Quelle est l'audience réelle des thèses qui fleurissent autour de la tuerie à Charlie Hebdo ? © Capture d'ecran France3

« Les théories du complot sont impossibles à stopper »

Laurence Van Ruymbeke
Laurence Van Ruymbeke Journaliste au Vif

Bien plus puissantes que de simples rumeurs, les théories du complot prétendent dévoiler le pouvoir occulte des juifs, des francs-maçons, de la CIA ou des Illuminati. Quelle est l’audience réelle de ces thèses, qui fleurissent aussi autour de la tuerie à Charlie Hebdo ? Contiennent-elles une part de vérité ? Représentent-elles un danger pour la démocratie ? Et à qui profite leur essor ? L’avis de Martial Martin, maître de conférences en Sciences de l’Information et de la communication et professeur à l’Université de Reims.

Qui sont les adeptes des théories du complot ?

Martial Martin : Il y a deux types d’adhérents, qu’ il ne faut absolument pas confondre.

Aux 19e et 20e siècles, des théories du complot naissent dans des milieux radicaux, de l’extrême gauche ou de l’extrême droite, ou de la droite chrétienne. Jusqu’à l’arrivée d’Internet, ceux-ci étaient actifs sur papier, dans des librairies spécialisées ou dans des groupes politiques et religieux. Ainsi a commencé un processus historique long de fabrication de ces théories. On retrouve la queue de ce phénomène aujourd’hui, par certains aspects, du moins. Avec l’arrivée d’Internet et des réseaux sociaux, ces groupes ont propagé leur discours, notamment via des blogs ou des sites, politiques ou religieux mais c’est la suite de ce qu’ils faisaient avant. Les représentants de ces groupes sont très présents, par exemple, sur les forums des journaux. Leur façon d’agir est finalement assez classique.

Par ailleurs, il y a un deuxième groupe de propagateurs des théories du complot, beaucoup plus large, formé notamment de jeunes, très accros aux réseaux sociaux. Le complotisme devient le marqueur d’une certaine culture jeune. Ce deuxième groupe est culturellement très différent des complotistes que l’on connaissait jusque-là. Ses membres s’appuient sur une culture du « LUL », sorte de catégorie de communication qui mêle le comique au dérangeant, à l’obscène, au trash.
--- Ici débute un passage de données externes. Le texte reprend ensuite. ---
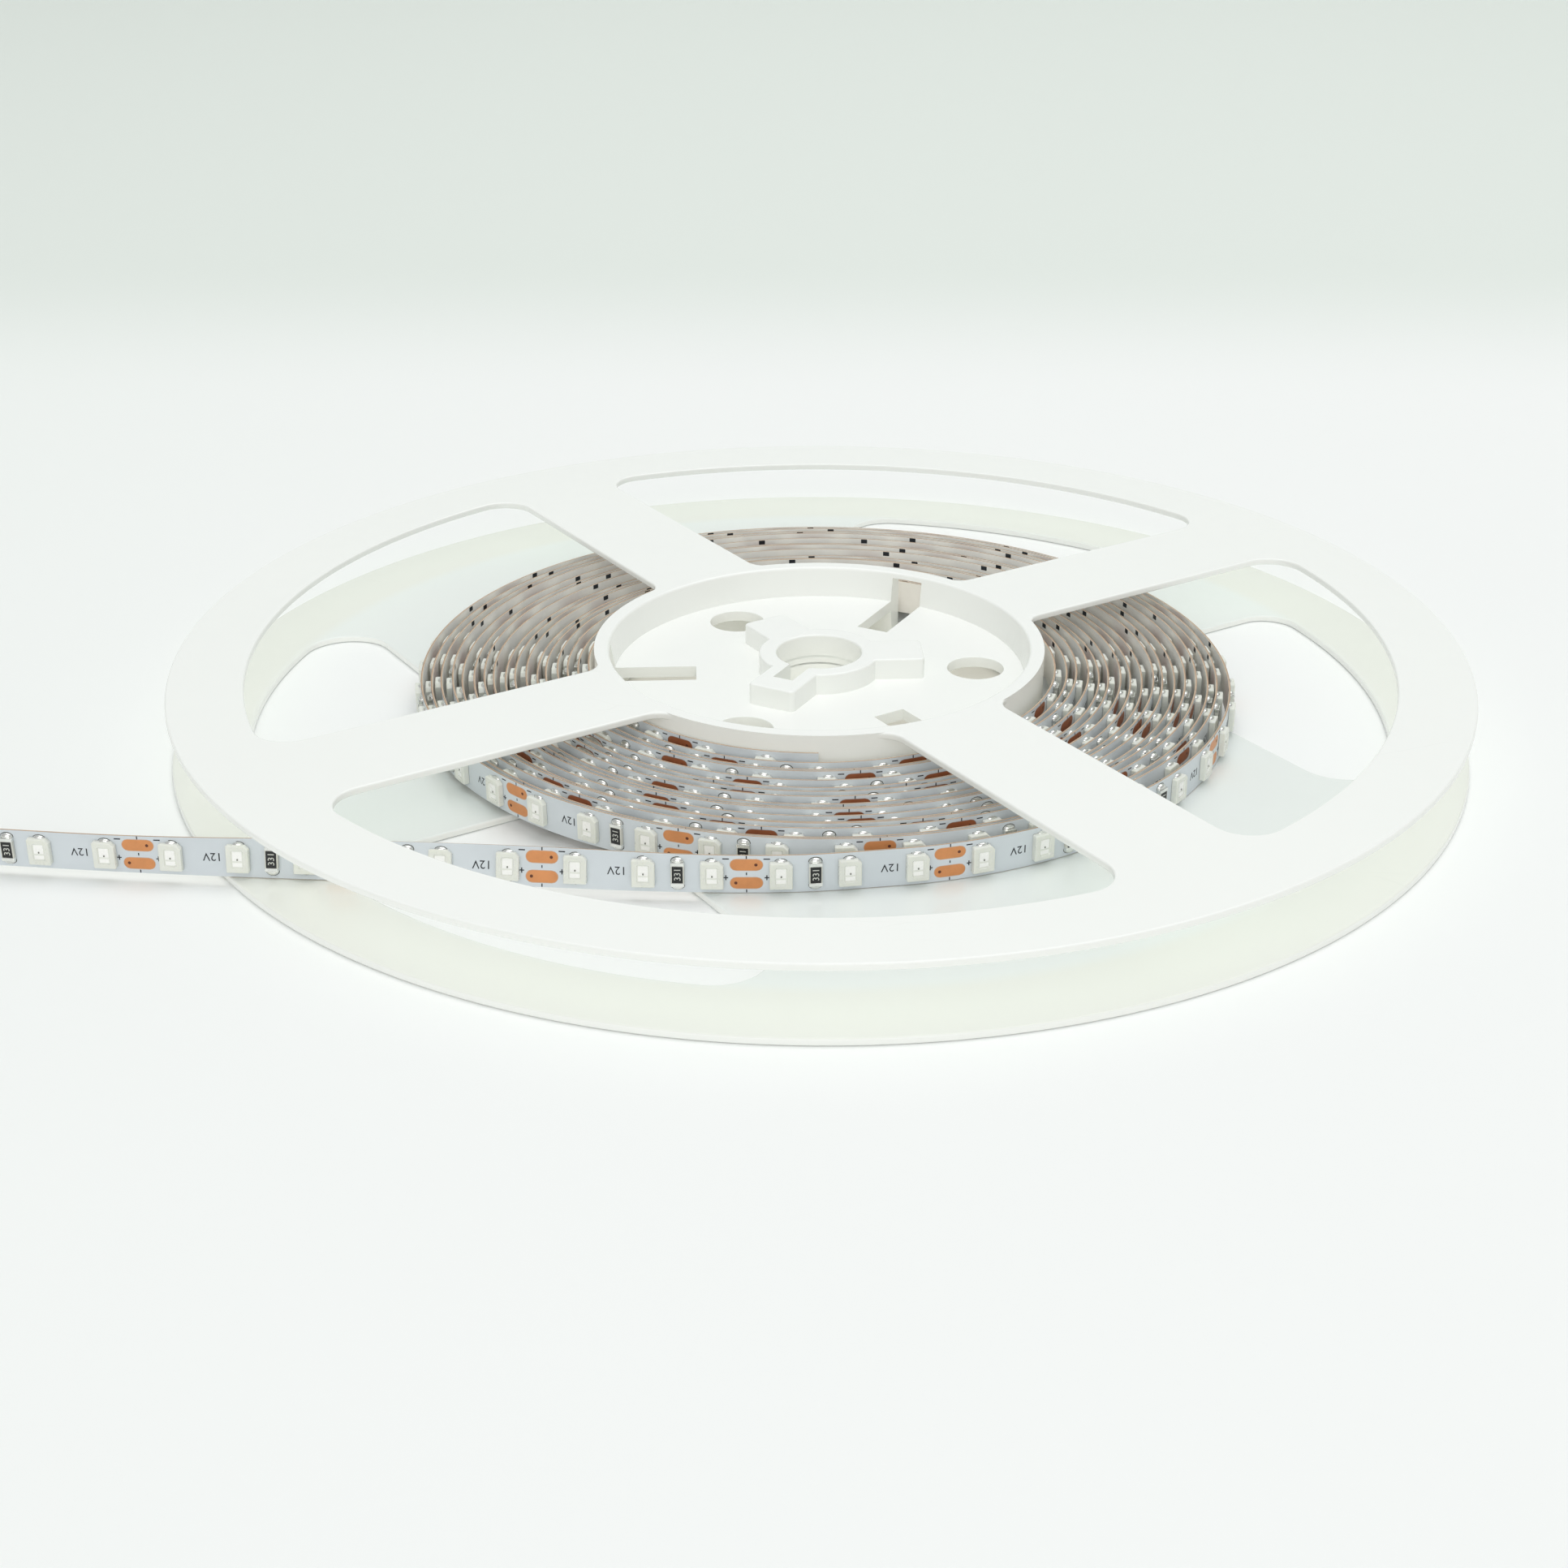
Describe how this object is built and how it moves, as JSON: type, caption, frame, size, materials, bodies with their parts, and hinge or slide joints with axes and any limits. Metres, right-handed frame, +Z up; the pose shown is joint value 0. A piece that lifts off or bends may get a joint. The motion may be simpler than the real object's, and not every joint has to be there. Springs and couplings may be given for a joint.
{
  "type": "led strip light reel",
  "caption": "Flat white plastic reel with windows and a spindle hub, wound with flexible LED tape whose free end leads out between the flanges.",
  "frame": {"origin": "middle of the underside of the whole outline, free end included; the reel's axis stands 9.19 mm from it along +X", "axes": "+Z up along the reel's axis, +X away from the free end, -Y towards the front where the free end leaves the coil"},
  "size_m": [0.1984, 0.18, 0.0104],
  "materials": {
    "reel_plastic": "milky white moulded plastic, satin gloss",
    "tape": "white lacquered flexible circuit with copper pads and black print",
    "led_housing": "ivory moulded lamp housing",
    "chip_resistor": "black glaze with tinned ends"
  },
  "bodies": {
    "root": {"upper_flange": "reel_plastic", "lower_flange": "reel_plastic", "led_tape": "tape", "led_01": "led_housing", "led_02": "led_housing", "led_03": "led_housing", "led_04": "led_housing", "led_05": "led_housing", "led_06": "led_housing", "led_07": "led_housing", "led_08": "led_housing", "led_09": "led_housing", "led_10": "led_housing", "led_11": "led_housing", "led_12": "led_housing", "led_13": "led_housing", "led_14": "led_housing", "led_15": "led_housing", "led_16": "led_housing", "led_17": "led_housing", "led_18": "led_housing", "led_19": "led_housing", "led_20": "led_housing", "led_21": "led_housing", "led_22": "led_housing", "led_23": "led_housing", "led_24": "led_housing", "led_25": "led_housing", "led_26": "led_housing", "led_27": "led_housing", "led_28": "led_housing", "led_29": "led_housing", "led_30": "led_housing", "led_31": "led_housing", "led_32": "led_housing", "led_33": "led_housing", "led_34": "led_housing", "led_35": "led_housing", "led_36": "led_housing", "led_37": "led_housing", "led_38": "led_housing", "led_39": "led_housing", "led_40": "led_housing", "led_41": "led_housing", "led_42": "led_housing", "resistor_01": "chip_resistor", "resistor_02": "chip_resistor", "resistor_03": "chip_resistor", "resistor_04": "chip_resistor", "resistor_05": "chip_resistor", "resistor_06": "chip_resistor", "resistor_07": "chip_resistor", "resistor_08": "chip_resistor", "resistor_09": "chip_resistor", "resistor_10": "chip_resistor", "resistor_11": "chip_resistor", "resistor_12": "chip_resistor", "resistor_13": "chip_resistor", "resistor_14": "chip_resistor"}
  },
  "joints": []
}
Par le biais de cette pratique, il y a de la part des complotistes une recherche d’attention et de réaction, bien davantage que l’envie de développer un discours qui aurait valeur de vérité. Chez les complotistes « traditionnels », il y a bien, en revanche, ce souhait d’imposer un discours qui aurait valeur de vérité.

On peut parler de « nouveaux complotistes » ?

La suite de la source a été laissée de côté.